05 settembre 2013

I licenziamenti e la corsa degli idioti


I partiti godono di mille privilegi, vivono tra l'altro con i soldi dei contribuenti e non hanno tanti obblighi se non quello di presentare un bilancio alla presidenza delle Camere, ma senza che si possa entrare nel merito, né nella destinazione e né nella congruità delle poste, tanto che c'è stato chi si è comprato alcuni appartamenti e li ha affittati al partito, pagando con i ricavi le rate del mutuo. 
Ma questa è altra storia che da una parte la partitocrazia, vera fabbrica degli impuniti, e dall’altra la magistratura, braccio armato della casta, hanno consentito in modo selettivo.
Per restare impuniti in Italia occorre un requisito essenziale, consigliato a voce, al massimo per telefono: abbaiare contro Berlusconi. 
Il "non ci sto" è riservato solo ai pochissimi personaggi - a cui sono anche stati permessi passati torbidi - che assolvono con conveniente merito il loro meretricio compito. 
Non è consentito, però, né a voce e né per telefono, licenziare un dipendente. 
E' vero che nel nostro Bel Paese ciascuno può fare ciò che crede, purché lo faccia dalla parte giusta, mentre se lo fa dalla parte sbagliata prima o poi gli arrivano guai giudiziari, ed è anche vero che, sempre in Italia, spesso son guai anche per chi non fa niente di male, ma non tace, anzi scrive, denuncia e protesta, ma non bisogna esagerare. 

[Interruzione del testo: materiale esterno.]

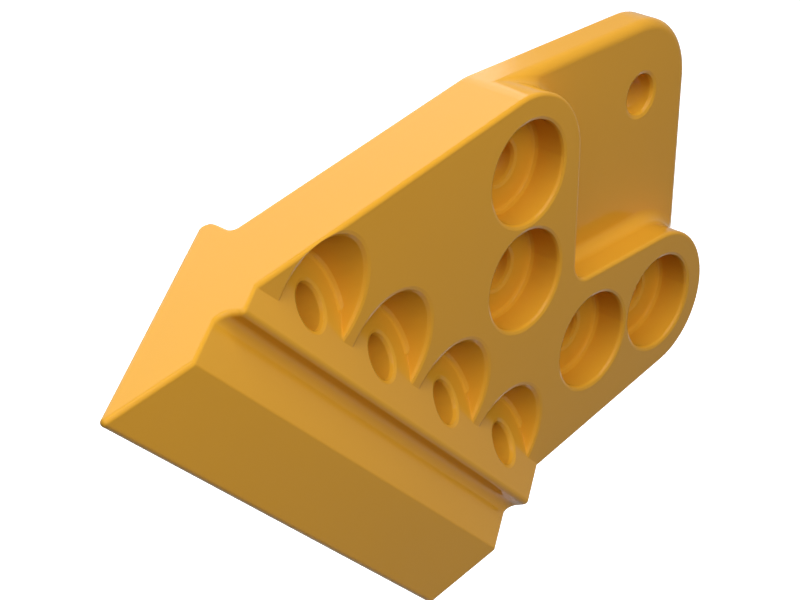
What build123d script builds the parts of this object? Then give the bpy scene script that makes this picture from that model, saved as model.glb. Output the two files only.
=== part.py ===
from build123d import *
from math import cos, radians, sin, tan
import os

# Bucket side cutter: one steel casting that bolts to the side wall of an excavator bucket,
# with its blade along the wall's leading edge. Millimetres. X runs back along the bucket
# wall, Z up and Y into the wall: the back face seats on the wall at Y = 0, and the front
# face, with the sunk bolt heads, stands at Y = -body_t. The origin is on the back face,
# midway between the two bolts one above the other.

# Bolts of 1 in, with heads sunk in bores. Each rounding at a bore is drawn as flats.
bolt_hole_d = 27.0
rim_r = 3.0
head_bore_r = 33.0
bore_mouth_r = 2.5
bore_foot_r = 3.0
seat_t = 26.5
round_flats = 2

# Plate: metal between neighbouring bores and outside them, and the thin wing at the back
bridge = 6.0
wall = 17.0
body_t = 50.0
wing_t = 25.0
end_slope = 10.0
pad_corner_r = 14.0
pad_foot_r = 8.3
wing_edge_r = 6.5
edge_r = 2.5

# Blade: its edge lies at reach from the top bolt, and leans out of the plate downwards
lead_angle = 45.0
edge_tilt = 1.45
bevel = 36.0
reach = 255.6
tip_proud = 24.3
land_w = 53.8
land_rise = 1.6
groove_run = 28.2
groove_r = 6.0
step_h = 12.9
step_r = 3.5

# Ledge that butts on the edge of the bucket wall, at this distance behind the blade's edge
nose = 129.2
crest_r = 5.5
root_r = 3.0

# Row of bolts through the bevelled seat behind the blade
row_count = 4
row_bore_r = 32.0
row_bridge = 12.2
row_inset = 5.0
row_shift = 2.3

hole_r = bolt_hole_d / 2
pitch = 2 * head_bore_r + bridge
row_pitch = 2 * row_bore_r + row_bridge
margin = head_bore_r + wall

# Bolt axes square to the plate, as (X, Z)
top_bolt = (0, 0)
mid_bolt = (0, -pitch)
low_bolt = (pitch, -2 * pitch)
lug_bolt = (2 * pitch, -2 * pitch)
wing_hole = (2 * pitch, 0)
head_bolts = (top_bolt, mid_bolt, low_bolt, lug_bolt)

# Front face seen from outside, and the blade's section plane. In the section x is v, from
# the edge back towards the bolts, y is the height over the front face, and z is u, down
# along the edge.
front = Plane(origin=(0, -body_t, 0), x_dir=(1, 0, 0), z_dir=(0, -1, 0))
lead = radians(lead_angle)
tilt = radians(edge_tilt)
blade = Plane(
    origin=(top_bolt[0], -body_t, top_bolt[1]),
    x_dir=(cos(lead), 0, sin(lead)),
    z_dir=(sin(lead) * cos(tilt), -sin(tilt), -cos(lead) * cos(tilt)),
)
slope = tan(radians(bevel))

# Cutting shapes run this far past the casting
past = body_t
far = 2 * (reach + past)


def polar(centre, radius, angle):
    return (centre[0] + radius * cos(radians(angle)), centre[1] + radius * sin(radians(angle)))


# Corners of the blade's section: the edge and the ledge's crest lie on the inner bevel,
# which is parallel to the seat of the row of bolts
tip = (-reach, tip_proud)
land_end = polar(tip, land_w, land_rise)
groove = (land_end[0] + groove_run, land_end[1] - groove_run * slope)
step = polar(groove, step_h, 90 - bevel)
crest = (tip[0] + nose, tip[1] - nose * slope)


def seat_height(v):
    """Height of the bevelled seat over the front face."""
    return step[1] - (v - step[0]) * slope


# Where the seat meets the front face: level with the top bolt, and where the edge's lean
# has carried it furthest out
seat_meet = step[0] + step[1] / slope
seat_meet_far = seat_meet - far / 2 * tan(tilt) / slope


def outline(closing_v):
    """The casting from the front, with the blade side closed by a line square to v."""
    upper = polar(top_bolt, margin, 90 + end_slope)
    lower = polar(lug_bolt, margin, end_slope - 90)
    closing = []
    for corner in (upper, lower):
        v = (corner[0] - top_bolt[0]) * cos(lead) + (corner[1] - top_bolt[1]) * sin(lead)
        closing.append(polar(corner, (v - closing_v) / cos(lead - radians(end_slope)), 180 + end_slope))
    top = wing_hole[1] + margin
    right = wing_hole[0] + margin
    with BuildSketch() as sketch:
        with BuildLine():
            Line(closing[0], upper)
            ThreePointArc(upper, polar(top_bolt, margin, 90 + end_slope / 2), (top_bolt[0], top))
            Line((top_bolt[0], top), (wing_hole[0], top))
            ThreePointArc((wing_hole[0], top), polar(wing_hole, margin, 45), (right, wing_hole[1]))
            Line((right, wing_hole[1]), (right, lug_bolt[1]))
            ThreePointArc((right, lug_bolt[1]), polar(lug_bolt, margin, end_slope / 2 - 45), lower)
            Polyline(lower, closing[1], closing[0])
        make_face()
    return front * sketch.sketch


def blade_prism(corners, roundings=()):
    """A section in the blade's plane, run along the edge past both ends."""
    with BuildSketch() as sketch:
        with BuildLine():
            Polyline(*corners, close=True)
        make_face()
        for corner, radius in roundings:
            fillet(sketch.vertices().sort_by_distance((*corner, 0))[0], radius)
    return extrude(blade * sketch.sketch, far / 2, both=True)


def wing_outline():
    """What the thick pad leaves free of the wing, from the front, and open past its edges."""
    pad_right = top_bolt[0] + margin
    pad_top = lug_bolt[1] + margin
    top = wing_hole[1] + margin
    right = wing_hole[0] + margin
    bend = (pad_right + pad_corner_r, pad_top + pad_corner_r)
    with BuildSketch() as sketch:
        with BuildLine():
            ThreePointArc((top_bolt[0], top), polar(top_bolt, margin, 45), (pad_right, top_bolt[1]))
            Line((pad_right, top_bolt[1]), (pad_right, bend[1]))
            ThreePointArc((pad_right, bend[1]), polar(bend, pad_corner_r, 225), (bend[0], pad_top))
            Line((bend[0], pad_top), (lug_bolt[0], pad_top))
            ThreePointArc((lug_bolt[0], pad_top), polar(lug_bolt, margin, 45), (right, lug_bolt[1]))
            Polyline(
                (right, lug_bolt[1]), (right + past, lug_bolt[1]), (right + past, top + past),
                (top_bolt[0], top + past), (top_bolt[0], top),
            )
        make_face()
    return front * sketch.sketch


def wing(whole):
    """The thin wing, with its outer edge rounded."""
    top = wing_hole[1] + margin
    right = wing_hole[0] + margin
    solid = Pos(0, body_t - wing_t, 0) * extrude(whole, -wing_t)
    outer = [
        e for e in edges_at_depth(solid, wing_t)
        if e.center().Z > top - 1 or e.center().X > right - 1
        or (e.center().X > wing_hole[0] and e.center().Z > wing_hole[1])
    ]
    return solid.fillet(wing_edge_r, outer)


def casting():
    """The thick pad and the blade, cut off square to the front at both ends, on the wing."""
    inside_v = crest[0] + 2 * crest_r
    inside = (seat_height(inside_v) - body_t) / 2
    blade_solid = blade_prism(
        [
            tip, land_end, groove, step,
            (inside_v, seat_height(inside_v)), (inside_v, inside), (crest[0], inside), crest,
        ],
        [(groove, groove_r), (step, step_r), (crest, crest_r)],
    )
    beyond_bevel = blade_prism([tip, crest, (crest[0], -far), (tip[0], -far)])
    whole = outline(seat_meet_far)
    pad = extrude(whole, -body_t) - extrude(wing_outline(), -body_t)
    solid = (pad - beyond_bevel + blade_solid) & extrude(outline(-reach - past), far, both=True)
    return solid + (wing(whole) - beyond_bevel)


def edges_at_depth(solid, depth):
    """Edges that lie wholly at one distance in front of the back face."""
    return [e for e in solid.edges() if all(abs(p.Y + depth) < 0.01 for p in (*e.vertices(), e.center()))]


def v_of(edge):
    offset = edge.center() - blade.origin
    return offset.dot(blade.x_dir)


def rounded(solid):
    """The outer edges rounded: ledge foot, then the blade's corners and end faces together.
    The last rounding runs on all round the front and back faces."""
    foot = [e for e in edges_at_depth(solid, 0) if abs(v_of(e) - crest[0]) < 0.01]
    solid = solid.fillet(root_r, foot)

    corners = [
        e for e in solid.edges()
        if e.length > reach and (abs(v_of(e) - tip[0]) < 0.01 or abs(v_of(e) - land_end[0]) < 0.01)
    ]
    end_normal = Vector(-sin(radians(end_slope)), 0, cos(radians(end_slope)))
    for face in solid.faces().filter_by(GeomType.PLANE):
        if abs(face.normal_at().dot(end_normal)) > 0.999999:
            corners += [e for e in face.edges() if abs(e.tangent_at(0).Y) < 0.999]
    return solid.fillet(edge_r, corners)


def row_seats():
    """A plane on the bevelled seat at each bolt of the row, with z out of the metal."""
    along_seat = Vector(cos(radians(bevel)), -sin(radians(bevel)))
    x, y = seat_meet + row_inset * along_seat.X, row_inset * along_seat.Y
    normal = blade.x_dir * sin(radians(bevel)) + blade.y_dir * cos(radians(bevel))
    first = row_shift - (row_count - 1) / 2 * row_pitch
    return [
        Plane(origin=blade.from_local_coords(Vector(x, y, first + n * row_pitch)), z_dir=normal)
        for n in range(row_count)
    ]


def quarter(start, corner, end):
    """The points of a quarter round in a profile, from start to end, tangent at both."""
    points = []
    for n in range(round_flats + 1):
        angle = radians(90 * n / round_flats)
        from_end, from_start = 1 - sin(angle), 1 - cos(angle)
        points.append(tuple(
            c + (s - c) * from_end + (e - c) * from_start for s, c, e in zip(start, corner, end)
        ))
    return points


def bolt_room(seat, steps):
    """What one bolt takes out of the metal: its hole and rim, and above the seat the steps
    for its head."""
    profile = [(0, -far), (hole_r, -far)]
    profile += quarter((hole_r, -rim_r), (hole_r, 0), (hole_r + rim_r, 0))
    profile += steps + [(0, steps[-1][1]), (0, -far)]
    with BuildSketch(Plane.XZ) as sketch:
        with BuildLine():
            Polyline(*profile)
        make_face()
    return seat * revolve(sketch.sketch, Axis.Z)


def sunk_head(seat):
    """The hole and head bore of one bolt of the row, which the bevelled seat leaves open."""
    foot = quarter((row_bore_r - bore_foot_r, 0), (row_bore_r, 0), (row_bore_r, bore_foot_r))
    return bolt_room(seat, foot + [(row_bore_r, 2 * body_t)])


def sunk_head_with_mouth(seat):
    """The hole and head bore of one bolt that is square to the front face."""
    depth = body_t - seat_t
    mouth_r = head_bore_r + bore_mouth_r
    foot = quarter((head_bore_r - bore_foot_r, 0), (head_bore_r, 0), (head_bore_r, bore_foot_r))
    mouth = quarter((head_bore_r, depth - bore_mouth_r), (head_bore_r, depth), (mouth_r, depth))
    return bolt_room(seat, foot + mouth + [(mouth_r, 2 * body_t)])


def row_mouths():
    """What the broken mouths of the tilted bores add. Whole ovals get two flats each on a plain
    block behind the front face, and only what lies over the bevelled seat is kept."""
    block = extrude(front * Rectangle(2 * far, 2 * far), -body_t)
    for seat in row_seats():
        block -= seat * Cylinder(row_bore_r, 4 * body_t)
    across = bore_mouth_r * tan(radians(22.5))
    for on_front, down in ((across, bore_mouth_r), (bore_mouth_r - across, across * cos(radians(45)))):
        face = block.faces().filter_by(Axis.Y).sort_by(Axis.Y)[0]
        block = block.chamfer(on_front, down, face.inner_wires().edges(), face)
    sheet = front * Rectangle(far, far)
    room = extrude(sheet, past) + extrude(sheet, -4 * bore_mouth_r)
    ends = (-far, seat_height(-far)), (far, seat_height(far))
    below_seat = blade_prism([*ends, (-far, seat_height(far))])
    return room - block - below_seat


def square_seat(bolt, depth):
    """A plane across a bolt that is square to the plate, with z out of the front."""
    return Plane(origin=(bolt[0], -depth, bolt[1]), x_dir=(1, 0, 0), z_dir=(0, -1, 0))


def bolted(solid):
    """Every bolt hole, with its sunk head and the rims and mouths rounded."""
    for seat in row_seats():
        solid -= sunk_head(seat)
    solid -= row_mouths()
    for bolt in head_bolts:
        solid -= sunk_head_with_mouth(square_seat(bolt, seat_t))
    solid -= bolt_room(square_seat(wing_hole, wing_t), [(hole_r + rim_r, past)])
    return solid.clean()


def pad_on_wing(solid):
    """The curved foot of the pad. At both ends it runs out along the wing's rounded edge."""
    pad_right = top_bolt[0] + margin + pad_corner_r
    pad_top = lug_bolt[1] + margin + pad_corner_r
    inner_top = wing_hole[1] + margin - 2 * wing_edge_r
    inner_right = wing_hole[0] + margin - 2 * wing_edge_r
    foot = [
        e for e in edges_at_depth(solid, wing_t)
        if (e.center().X < pad_right or e.center().Z < pad_top)
        and e.center().Z < inner_top and e.center().X < inner_right
    ]
    return solid.fillet(pad_foot_r, foot)


side_cutter = bolted(rounded(pad_on_wing(casting())))

os.makedirs("parts", exist_ok=True)
export_step(side_cutter, "parts/side_cutter.step")
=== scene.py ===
from math import cos, pi, radians, sin

import bpy
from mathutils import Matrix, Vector


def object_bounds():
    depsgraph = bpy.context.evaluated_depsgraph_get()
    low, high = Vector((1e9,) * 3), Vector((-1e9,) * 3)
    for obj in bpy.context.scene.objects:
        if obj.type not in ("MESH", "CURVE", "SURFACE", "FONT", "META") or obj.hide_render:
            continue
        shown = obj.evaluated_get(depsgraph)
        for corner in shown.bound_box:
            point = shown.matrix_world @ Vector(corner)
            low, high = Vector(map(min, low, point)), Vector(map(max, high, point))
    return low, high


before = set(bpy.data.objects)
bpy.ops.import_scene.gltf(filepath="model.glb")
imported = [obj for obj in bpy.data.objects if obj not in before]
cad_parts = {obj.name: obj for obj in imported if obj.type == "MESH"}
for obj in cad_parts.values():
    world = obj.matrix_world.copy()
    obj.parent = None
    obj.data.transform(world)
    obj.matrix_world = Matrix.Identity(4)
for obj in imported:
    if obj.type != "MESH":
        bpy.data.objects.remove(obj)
cad_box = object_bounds()

# The camera stands off the cutting edge's end of the part and looks down on its outer face, held
# level with the horizon. Its place, aim and lens give the photograph's view and perspective.
millimetre = 0.001
camera_place = Vector((-821.9, -707.2, 483.4)) * millimetre
camera_ahead = Vector((0.64445, 0.59805, -0.47647))
focal_pixels = 1936.8
image_width = 800
sensor_width = 36.0

lens = bpy.data.cameras.new("camera")
lens.sensor_width = sensor_width
lens.lens = focal_pixels / image_width * sensor_width
camera = bpy.data.objects.new("camera", lens)
camera.location = camera_place
camera.rotation_euler = camera_ahead.to_track_quat("-Z", "Y").to_euler()
bpy.context.collection.objects.link(camera)
bpy.context.scene.camera = camera
bpy.context.scene.view_settings.view_transform = "Standard"

# The casting: one piece of cast steel, shot blasted and sprayed with yellow machine enamel.
# The paint is smooth and half glossy. Over the blasted skin it keeps a faint orange peel and
# a slight unevenness of tone, and it draws thin over every edge.
enamel_colour = "#E4A52F"
enamel_deep_colour = "#E1A22D"

# An enamel's index is nearer 1.5, but with it the pale studio would turn the slopes pale too.
enamel_ior = 1.22

# The gloss goes up and down a little with the cast skin, within this part of the noise's range.
enamel_roughness = 0.12
glossier = 0.02
duller = 0.03
skin_low = 0.3
skin_high = 0.7

# The patterns' widths and heights, and the softness of a painted edge, in millimetres.
tone_width = 90.0
tone_detail = 3.0
tone_roughness = 0.55
skin_width = 14.0
skin_height = 0.04
skin_detail = 2.0
peel_width = 3.5
peel_height = 0.012
peel_detail = 1.0
paint_edge = 0.8
edge_samples = 6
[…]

Sarebbe stato consentito ad un partito licenziare un dipendente per iscritto, motivandone le ragioni, ma non farlo a voce e per telefono. Avrebbero fatto una brutta figura politica, ma con una corretta procedura legale. A voce, però, non ci sarebbe stata traccia: forse così l’hanno pensata. 
Se il partito di Berlusconi, ad esempio, licenziasse un dipendente per telefono la cosa farebbe cadere il mondo. Il leader del centrodestra sarebbe accusato d’essere un padrone freddo e insensibile, abituato all’arroganza e all’abuso, ed il Pdl di tollerare la trasgressione e l’illegalità. L’episodio avrebbe alimentato il clamore, scatenando sentimenti di odio, quantunque non possa essere considerata una vera notizia per un Pdl già ampiamente tratteggiato dalla stampa come un partito di trasgressori della legalità. 
La verità è che tutti i partiti lo sono (trasgressori della legalità) perché i vuoti di legge ed i privilegi di cui godono agevolano gli abusi. Non dovrebbe far notizia, come quella classica della scuola di giornalismo del cane che morde il suo padrone, mentre farebbe invece notizia quella del padrone che morde il suo cane. 
Ma se lo facesse il partito di Epifani, vecchio e duro sindacalista della Cgil, dovrebbe far notizia, dovremmo, invece, trovarci nella seconda ipotesi, in quella del padrone che morde il suo cane. 
Perché invece non la fa? 
Anzi, dovrebbe far notizia due volte: la prima perché il suo partito, il PD, si comporta da datore di lavoro che senza giusta causa, adotta un atto discriminatorio verso un suo dipendente; la seconda perché un partito che si dice dei lavoratori dovrebbe sapere che licenziare a voce, addirittura per telefono, è contro ogni interpretazione delle leggi sul lavoro e non può essere consentito a nessuno. Neanche al PD. Neanche ai prepotenti e agli amici dei media e dei giudici. 
Ma del PD oramai non ci meraviglia più niente. Le contraddizioni sono tante e le domande da porsi altrettante. Non ci meraviglia, pertanto, neanche assistere periodicamente alla sagra nazionale della corsa degli idioti. 
Cosa è questa novità? Ve la spiego. 
A differenza delle sagre strapaesane in cui si organizzano le corse coi sacchi, tra scene buffe e agonismo vero, nella corsa degli idioti è tutto buffo, ed anche l'agonismo è falso. E' come un concorso immediato. C'è la corsa a chi scatta prima. 
Se c'è qualcuno in odore di “santità”, si verifica uno smottamento umano. 
I concorrenti partono in tutte le condizioni in cui si trovano: alcuni ancora con le mutande tra le gambe, perché sorpresi mentre già fornicavano con altri. 
E’ un po’ la filosofia della “cosa” nuova. La storia si ripete sempre. 
In Italia, però, la chiamano diversamente: la chiamano la corsa sul carro del vincitore. Non cambia, però, la sostanza, e soprattutto non cambiano i protagonisti: gli idioti.